Online is different. We can move the context, verification, and background out of the main story, paring the piece down to a thing of streamlined beauty — but all the depth is still there, via links, for anyone who wants it.

When I try to understand how the internet changes communication, one of the points I keep coming back to is the personal nature of online media: it’s now possible to present a different experience to every single reader (user? viewer?) Choosing whether or not to follow a link is a simple way for a reader to tailor the presentation to what they already know, and to indulge their own curiosity. And links let you skip the boring bits.

We’re used thinking of “an article” as a self-contained unit of story. It’s not. The component parts of a story might even be written at different times, published on different sites, or created by different authors.
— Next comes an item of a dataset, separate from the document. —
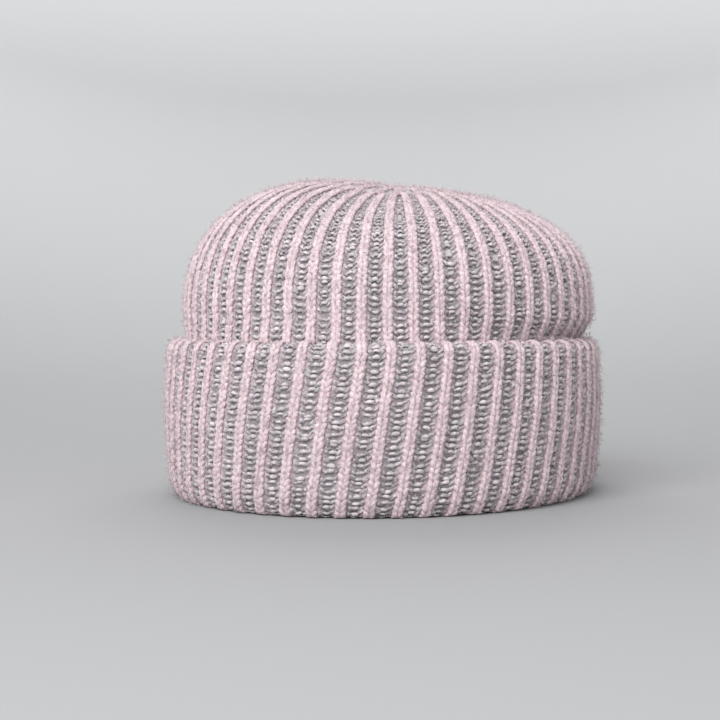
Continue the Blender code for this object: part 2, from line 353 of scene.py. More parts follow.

And now our diagram looks like the web actually looks, lots of pages from different people about different aspects of a very complex world. That is the medium we write in, not some simulation of a stack of paper, no matter what your word processor shows you. Of course, the web also allows fully interactive stories, but it’s often forgotten that hypertext itself is an interactive medium — or it can be, when we put the right links in the right places. People have been experimenting with non-linear stories for decades, but given that a generation or two has now grown up with hypertext, it’s probably time to let our storytelling style grow up too.

Online, short doesn’t necessarily mean shallow. We’re just measuring “depth” wrong when we only look at a single article. That’s not how people actually consume the web, and we shouldn’t force them to.